RECORDS FOR PROCESSING =
****
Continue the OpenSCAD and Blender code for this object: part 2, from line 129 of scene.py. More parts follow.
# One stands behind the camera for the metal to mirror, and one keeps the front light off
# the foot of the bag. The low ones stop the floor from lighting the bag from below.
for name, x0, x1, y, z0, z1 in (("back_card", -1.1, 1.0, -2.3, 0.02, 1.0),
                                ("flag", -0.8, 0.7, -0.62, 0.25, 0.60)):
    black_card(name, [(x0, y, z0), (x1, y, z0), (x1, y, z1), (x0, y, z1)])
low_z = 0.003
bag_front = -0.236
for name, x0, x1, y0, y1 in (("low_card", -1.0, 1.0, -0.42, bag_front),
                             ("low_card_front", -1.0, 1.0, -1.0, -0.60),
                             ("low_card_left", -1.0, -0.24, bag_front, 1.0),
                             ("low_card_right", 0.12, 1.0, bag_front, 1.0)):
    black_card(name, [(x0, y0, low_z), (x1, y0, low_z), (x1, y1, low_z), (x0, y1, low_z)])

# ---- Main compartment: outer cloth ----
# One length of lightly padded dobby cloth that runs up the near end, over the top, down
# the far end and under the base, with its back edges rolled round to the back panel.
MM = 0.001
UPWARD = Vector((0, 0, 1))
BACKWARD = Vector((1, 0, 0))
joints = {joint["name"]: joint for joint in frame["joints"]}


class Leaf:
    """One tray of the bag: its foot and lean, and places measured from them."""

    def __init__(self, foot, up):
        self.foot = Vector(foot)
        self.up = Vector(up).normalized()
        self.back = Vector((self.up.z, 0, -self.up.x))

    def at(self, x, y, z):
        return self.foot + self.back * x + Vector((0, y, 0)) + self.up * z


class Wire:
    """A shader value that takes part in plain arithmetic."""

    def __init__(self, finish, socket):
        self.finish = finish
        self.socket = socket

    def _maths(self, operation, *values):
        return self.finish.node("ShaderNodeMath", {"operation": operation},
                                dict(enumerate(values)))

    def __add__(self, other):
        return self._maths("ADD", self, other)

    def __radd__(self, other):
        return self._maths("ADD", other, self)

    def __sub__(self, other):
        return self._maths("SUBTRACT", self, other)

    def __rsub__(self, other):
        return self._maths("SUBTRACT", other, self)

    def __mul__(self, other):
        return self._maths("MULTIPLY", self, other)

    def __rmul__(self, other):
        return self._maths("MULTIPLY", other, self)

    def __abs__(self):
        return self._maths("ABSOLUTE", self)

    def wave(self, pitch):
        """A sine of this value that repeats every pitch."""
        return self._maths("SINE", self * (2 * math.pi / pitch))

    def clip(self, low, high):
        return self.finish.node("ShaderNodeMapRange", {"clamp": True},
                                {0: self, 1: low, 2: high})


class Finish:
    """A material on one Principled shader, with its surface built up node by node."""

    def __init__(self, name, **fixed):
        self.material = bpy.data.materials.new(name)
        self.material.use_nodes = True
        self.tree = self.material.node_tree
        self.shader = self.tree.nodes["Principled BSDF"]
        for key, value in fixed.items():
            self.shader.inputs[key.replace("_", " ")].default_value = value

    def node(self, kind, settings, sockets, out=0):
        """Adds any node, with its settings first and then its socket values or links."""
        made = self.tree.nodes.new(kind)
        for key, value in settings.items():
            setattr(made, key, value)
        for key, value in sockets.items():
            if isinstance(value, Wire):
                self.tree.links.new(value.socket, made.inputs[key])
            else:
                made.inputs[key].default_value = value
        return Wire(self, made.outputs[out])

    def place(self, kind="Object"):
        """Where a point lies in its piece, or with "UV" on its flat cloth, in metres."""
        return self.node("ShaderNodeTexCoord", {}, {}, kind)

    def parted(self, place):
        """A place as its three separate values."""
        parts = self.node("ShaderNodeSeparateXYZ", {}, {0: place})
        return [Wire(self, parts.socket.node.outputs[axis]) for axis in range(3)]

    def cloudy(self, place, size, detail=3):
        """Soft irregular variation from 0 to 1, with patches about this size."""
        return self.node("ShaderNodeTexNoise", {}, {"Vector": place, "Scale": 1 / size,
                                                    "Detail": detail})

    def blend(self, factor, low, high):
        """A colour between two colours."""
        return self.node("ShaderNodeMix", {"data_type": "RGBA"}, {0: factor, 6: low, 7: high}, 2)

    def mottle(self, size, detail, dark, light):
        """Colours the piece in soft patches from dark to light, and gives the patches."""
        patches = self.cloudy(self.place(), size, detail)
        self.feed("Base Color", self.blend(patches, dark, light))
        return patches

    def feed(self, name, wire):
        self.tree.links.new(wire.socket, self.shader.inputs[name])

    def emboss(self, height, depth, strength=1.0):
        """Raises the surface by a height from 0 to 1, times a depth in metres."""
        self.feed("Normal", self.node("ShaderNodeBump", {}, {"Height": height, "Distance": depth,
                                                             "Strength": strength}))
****
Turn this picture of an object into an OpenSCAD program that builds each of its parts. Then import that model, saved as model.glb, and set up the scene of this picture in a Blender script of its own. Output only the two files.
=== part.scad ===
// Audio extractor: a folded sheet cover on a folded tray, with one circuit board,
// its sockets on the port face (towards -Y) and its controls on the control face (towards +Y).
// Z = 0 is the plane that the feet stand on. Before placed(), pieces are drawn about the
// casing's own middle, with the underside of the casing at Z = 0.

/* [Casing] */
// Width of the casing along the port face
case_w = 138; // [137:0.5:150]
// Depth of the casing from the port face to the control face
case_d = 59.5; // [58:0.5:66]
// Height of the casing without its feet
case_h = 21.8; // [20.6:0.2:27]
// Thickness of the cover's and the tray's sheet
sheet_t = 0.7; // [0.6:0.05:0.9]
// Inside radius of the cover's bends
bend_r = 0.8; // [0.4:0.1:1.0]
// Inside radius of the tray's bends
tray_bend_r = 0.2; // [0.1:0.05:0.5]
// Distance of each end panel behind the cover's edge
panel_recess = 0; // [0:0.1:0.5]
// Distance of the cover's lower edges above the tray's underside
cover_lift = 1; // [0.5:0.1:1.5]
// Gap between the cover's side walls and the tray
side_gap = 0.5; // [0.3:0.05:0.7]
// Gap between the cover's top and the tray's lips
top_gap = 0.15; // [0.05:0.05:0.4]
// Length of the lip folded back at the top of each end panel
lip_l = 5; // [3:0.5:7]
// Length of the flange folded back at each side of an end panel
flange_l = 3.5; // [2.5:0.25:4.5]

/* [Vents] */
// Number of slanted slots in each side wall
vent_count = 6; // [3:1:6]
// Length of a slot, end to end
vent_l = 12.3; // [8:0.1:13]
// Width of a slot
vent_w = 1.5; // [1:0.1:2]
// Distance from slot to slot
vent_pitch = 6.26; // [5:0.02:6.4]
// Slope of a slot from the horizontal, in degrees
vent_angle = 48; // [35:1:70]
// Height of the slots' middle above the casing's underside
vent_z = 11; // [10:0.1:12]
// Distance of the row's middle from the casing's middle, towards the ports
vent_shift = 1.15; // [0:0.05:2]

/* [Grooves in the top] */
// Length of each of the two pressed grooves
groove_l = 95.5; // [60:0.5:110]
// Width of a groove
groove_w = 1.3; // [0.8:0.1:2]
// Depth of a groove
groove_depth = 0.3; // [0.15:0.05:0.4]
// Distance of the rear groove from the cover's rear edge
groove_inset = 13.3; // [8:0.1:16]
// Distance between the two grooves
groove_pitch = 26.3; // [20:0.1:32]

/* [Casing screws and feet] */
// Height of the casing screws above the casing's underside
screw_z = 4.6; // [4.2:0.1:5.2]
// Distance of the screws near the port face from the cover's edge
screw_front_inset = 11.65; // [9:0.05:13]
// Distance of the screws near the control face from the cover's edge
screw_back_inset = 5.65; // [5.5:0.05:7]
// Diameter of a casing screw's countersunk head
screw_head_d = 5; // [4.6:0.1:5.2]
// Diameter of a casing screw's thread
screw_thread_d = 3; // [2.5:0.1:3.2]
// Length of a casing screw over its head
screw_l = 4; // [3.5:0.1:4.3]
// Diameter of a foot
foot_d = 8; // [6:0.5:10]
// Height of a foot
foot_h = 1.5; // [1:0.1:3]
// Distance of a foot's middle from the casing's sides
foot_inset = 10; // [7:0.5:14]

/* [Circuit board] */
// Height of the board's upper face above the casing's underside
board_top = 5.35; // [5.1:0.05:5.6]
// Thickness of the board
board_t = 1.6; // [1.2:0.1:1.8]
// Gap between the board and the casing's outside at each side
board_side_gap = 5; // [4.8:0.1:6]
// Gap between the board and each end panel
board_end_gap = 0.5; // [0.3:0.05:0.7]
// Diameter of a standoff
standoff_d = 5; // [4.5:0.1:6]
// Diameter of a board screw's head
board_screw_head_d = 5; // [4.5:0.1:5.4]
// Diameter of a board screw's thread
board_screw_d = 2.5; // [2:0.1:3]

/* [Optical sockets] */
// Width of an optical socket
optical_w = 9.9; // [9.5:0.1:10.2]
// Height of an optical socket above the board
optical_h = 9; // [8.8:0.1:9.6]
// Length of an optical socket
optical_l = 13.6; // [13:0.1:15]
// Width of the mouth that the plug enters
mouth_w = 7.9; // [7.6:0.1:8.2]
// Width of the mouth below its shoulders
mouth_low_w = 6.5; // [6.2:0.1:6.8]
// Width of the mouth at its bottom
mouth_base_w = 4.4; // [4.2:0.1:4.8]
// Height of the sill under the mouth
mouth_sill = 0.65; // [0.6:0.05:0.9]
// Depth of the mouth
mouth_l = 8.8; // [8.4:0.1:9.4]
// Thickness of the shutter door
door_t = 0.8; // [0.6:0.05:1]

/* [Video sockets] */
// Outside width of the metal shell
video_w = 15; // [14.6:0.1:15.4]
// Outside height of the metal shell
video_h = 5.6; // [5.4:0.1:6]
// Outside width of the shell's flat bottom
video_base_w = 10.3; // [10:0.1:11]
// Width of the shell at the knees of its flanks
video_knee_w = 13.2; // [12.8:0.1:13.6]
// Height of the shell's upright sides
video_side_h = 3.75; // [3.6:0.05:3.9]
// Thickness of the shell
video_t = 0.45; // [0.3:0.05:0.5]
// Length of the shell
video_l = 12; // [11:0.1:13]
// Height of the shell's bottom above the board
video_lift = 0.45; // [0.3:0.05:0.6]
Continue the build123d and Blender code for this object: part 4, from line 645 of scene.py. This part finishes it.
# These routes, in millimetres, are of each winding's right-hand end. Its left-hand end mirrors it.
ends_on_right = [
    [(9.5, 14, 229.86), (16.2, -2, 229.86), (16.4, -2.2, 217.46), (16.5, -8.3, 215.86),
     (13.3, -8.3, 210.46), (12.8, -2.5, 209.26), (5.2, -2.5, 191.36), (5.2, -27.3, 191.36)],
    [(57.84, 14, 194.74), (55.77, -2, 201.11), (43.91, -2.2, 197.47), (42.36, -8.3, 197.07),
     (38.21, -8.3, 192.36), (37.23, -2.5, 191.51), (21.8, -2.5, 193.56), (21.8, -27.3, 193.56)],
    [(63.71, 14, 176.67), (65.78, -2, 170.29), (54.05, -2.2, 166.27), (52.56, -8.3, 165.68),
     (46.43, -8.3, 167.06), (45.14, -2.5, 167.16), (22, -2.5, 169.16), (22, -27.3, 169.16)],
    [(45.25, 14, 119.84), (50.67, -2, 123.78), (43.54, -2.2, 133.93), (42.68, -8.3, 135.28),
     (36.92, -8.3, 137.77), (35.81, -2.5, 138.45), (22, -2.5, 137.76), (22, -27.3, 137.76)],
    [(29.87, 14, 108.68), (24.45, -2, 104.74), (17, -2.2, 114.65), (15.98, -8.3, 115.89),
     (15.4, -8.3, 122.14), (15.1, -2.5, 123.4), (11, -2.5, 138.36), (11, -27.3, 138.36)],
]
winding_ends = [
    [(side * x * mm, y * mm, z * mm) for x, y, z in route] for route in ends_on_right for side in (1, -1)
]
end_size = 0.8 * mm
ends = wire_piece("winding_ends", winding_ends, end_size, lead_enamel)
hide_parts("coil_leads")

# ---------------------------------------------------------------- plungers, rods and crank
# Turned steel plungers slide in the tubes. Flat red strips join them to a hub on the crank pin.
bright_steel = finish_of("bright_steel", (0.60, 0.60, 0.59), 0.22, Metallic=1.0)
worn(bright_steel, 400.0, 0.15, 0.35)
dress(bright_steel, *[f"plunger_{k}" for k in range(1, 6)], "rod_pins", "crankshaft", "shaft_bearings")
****
REQUEST = Retype the portion of the data above that starts on the line with "Continue the OpenSCAD" and finishes on the line with "tray of the", including both of those lines.

IN RESPONSE =
Continue the OpenSCAD and Blender code for this object: part 2, from line 129 of scene.py. More parts follow.
# One stands behind the camera for the metal to mirror, and one keeps the front light off
# the foot of the bag. The low ones stop the floor from lighting the bag from below.
for name, x0, x1, y, z0, z1 in (("back_card", -1.1, 1.0, -2.3, 0.02, 1.0),
                                ("flag", -0.8, 0.7, -0.62, 0.25, 0.60)):
    black_card(name, [(x0, y, z0), (x1, y, z0), (x1, y, z1), (x0, y, z1)])
low_z = 0.003
bag_front = -0.236
for name, x0, x1, y0, y1 in (("low_card", -1.0, 1.0, -0.42, bag_front),
                             ("low_card_front", -1.0, 1.0, -1.0, -0.60),
                             ("low_card_left", -1.0, -0.24, bag_front, 1.0),
                             ("low_card_right", 0.12, 1.0, bag_front, 1.0)):
    black_card(name, [(x0, y0, low_z), (x1, y0, low_z), (x1, y1, low_z), (x0, y1, low_z)])

# ---- Main compartment: outer cloth ----
# One length of lightly padded dobby cloth that runs up the near end, over the top, down
# the far end and under the base, with its back edges rolled round to the back panel.
MM = 0.001
UPWARD = Vector((0, 0, 1))
BACKWARD = Vector((1, 0, 0))
joints = {joint["name"]: joint for joint in frame["joints"]}


class Leaf:
    """One tray of the bag: its foot and lean, and places measured from them."""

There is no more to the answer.